Educators may find this research useful as they look to better develop kids’ social-emotional skills, stamp out bullying, and ameliorate achievement disparities. After all, about one in four kids reports being bullied in school, making it the most common form of child victimization—and one that adults may be able to better address by encouraging young children how to respond when they’re a bystander and have the option to either condone or counter bullying. Meanwhile, a recent analysis on 15 years’ worth of research finds that improvements to school climate—which are marked by qualities including safety from bullying and student camaraderie—helps close the achievement gap.

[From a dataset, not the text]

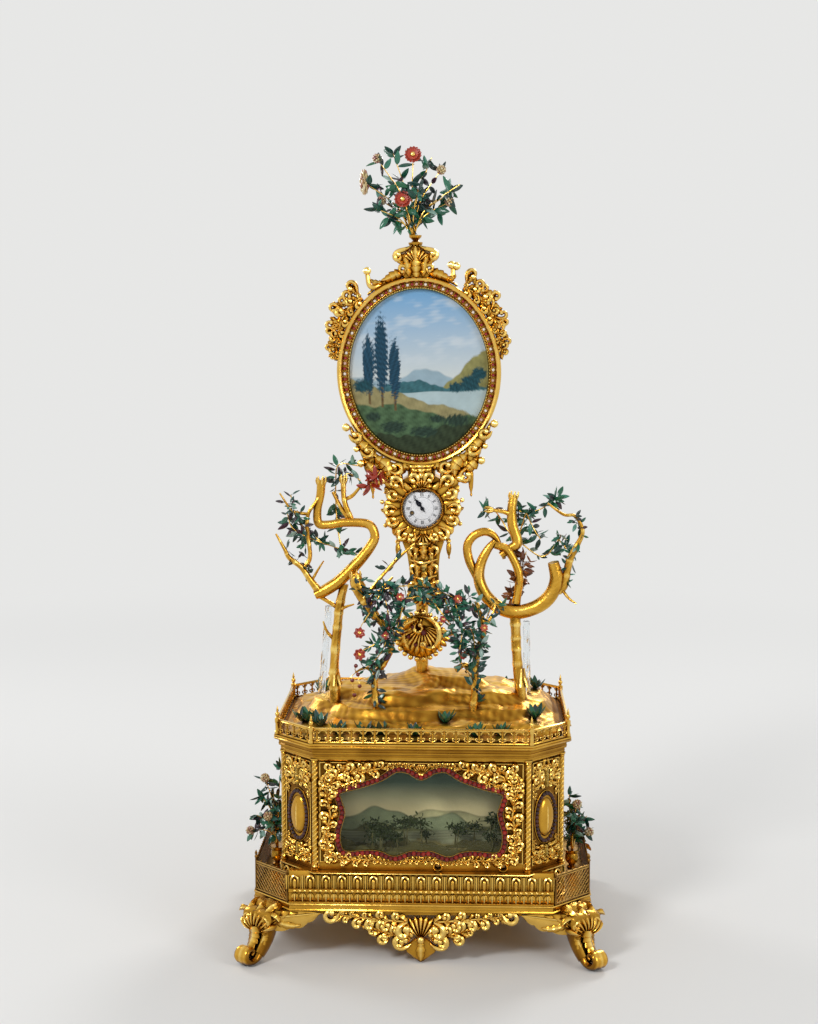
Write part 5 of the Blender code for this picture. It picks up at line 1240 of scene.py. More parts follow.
# Mound on the deck
def mound():
    """Rocky hill: a broad hump of powers of x and y, cut into ledges by rounding its height down, with low
    boulders where two sines meet; columns of points closed underneath. Tufts of leaves stand on it."""
    half_x, half_y, corner = 150, 118, 38
    low = DECK + 0.3
    x, v = np.meshgrid(np.linspace(-half_x, half_x, 230), np.linspace(-1, 1, 150), indexing="ij")
    reach = half_y - np.maximum(0, np.abs(x) - (half_x - corner))
    y = reach * v
    hump = np.clip((1 - np.abs((x - 10) / 160) ** 2.2) * (1 - (y / 97) ** 2), 0, None)
    warp = 5 * np.sin(x / 26 + y / 19) + 3.4 * np.sin(y / 11 - x / 43) + 0.8 * np.sin(x / 13 + y / 15)
    level = 47 * hump + 2.6 * np.sin(x / 19) * np.cos(y / 17) + 0.5 * warp
    step = 13
    part = level / step
    ledge = step * (np.floor(part) + np.clip((part - np.floor(part)) * 2, 0, 1) ** 1.6)
    boulder = 2.6 * np.clip(np.sin((x + warp) / 10.5 + 1.3 * np.sin(y / 13))
                            * np.sin((y - warp) / 8.5 + x / 60), 0, 1)
    fine = 0.35 * np.sin(x / 2.6 + y / 4.1 + warp) * np.sin(y / 2.3 - x / 5)
    height = np.clip(0.4 * level + 0.6 * ledge + boulder * (0.5 + hump) + fine, 2.5, 54.5)
    edge = np.clip((1 - np.abs(v)) * 8, 0, 1) * np.clip((half_x - np.abs(x)) / 8, 0, 1)
    height = 2.0 + (height - 2.0) * (0.35 + 0.65 * edge)
    top = np.stack([x, y, low + height], -1)
    base = np.stack([x, y, np.full_like(x, low)], -1)[:, [-1, 0]]
    rings = np.concatenate([top, base], 1)
    slope = np.hypot(*np.gradient(height, axis=(0, 1)))
    # Painted light and shade: each ledge lighter towards its top, steep slopes darker, the underside
    # painted dark; boulders and fine waves shift it a little
    tone = np.clip(0.42 + 0.24 * (part - np.floor(part)) + 0.05 * boulder + 0.3 * fine - 0.09 * slope,
                   0.08, 1)
    tone = np.concatenate([tone, np.zeros((len(x), 2))], 1)
    piece("rocky_mound", [skin(rings, tone=tone)], ROCK_GILT, "gilt", ("mound",), sharp=60)
    chance = np.random.default_rng(8)
    spots = [(-44, -92), (-63, -93), (-8, -98), (25, -82), (57, -98), (-110, -84), (-124, -68),
             (-132, -56), (84, -92), (122, -66), (-90, -93), (-60, 90), (20, 92), (90, 84), (-118, 60),
             (126, 40)]
    tufts = []
    for spot_x, spot_y in spots:
        column = np.abs(x[:, 0] - spot_x).argmin()
        root = (spot_x, spot_y, low + height[column, np.abs(y[column] - spot_y).argmin()] - 0.4)
        for turn in full_turn(9) + chance.uniform(0, 1):
            way = unit(np.array([cos(turn), sin(turn), chance.uniform(0.6, 1.4)]))
            face = unit(np.cross(np.cross(way, (0, 0, 1)), way) + 1e-3)
            matrix = np.stack([way, face, np.cross(way, face)], -1)[None]
            tufts.append(copies(LEAFLET, [root], matrix, chance.uniform(12, 20),
                                tones=chance.uniform(0.2, 0.85, 1)))
    piece("mound_plants", tufts, LEAF_GLASS, "leaf_glass")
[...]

The findings may also help teachers develop more advanced social skills in kids at an earlier age. With the Robin Hood experiment, Meredith Martin said, “there appears to be this developmental emergence of equity understanding and the desire to act equitably. And when I see something like that I think: What an awesome opportunity to capitalize on that emerging ability and to help shape it in a way that’s going to promote cooperation and compassion and understanding.” But as scientific as this new research might be, age 5 clearly isn’t a tipping point for everyone. Trump, for instance, doesn’t seem to have crossed the threshold from authority to equality.

Even Charafeddine, who conducted these experiments through a scientific lens without an eye on education, suggested that the findings can prove useful in classrooms. “Maybe what the study shows is the existence of a sense of justice that unties from dominance tendencies” around age 5. “So maybe [educators] can appeal more to these tendencies—maybe that would help the children to develop earlier rather than at 5 years old.”

“The core thing”—that sense of justice—“is there,” Charafeddine continued, “but the children may develop one or another tendency based on what they are encouraged to do.”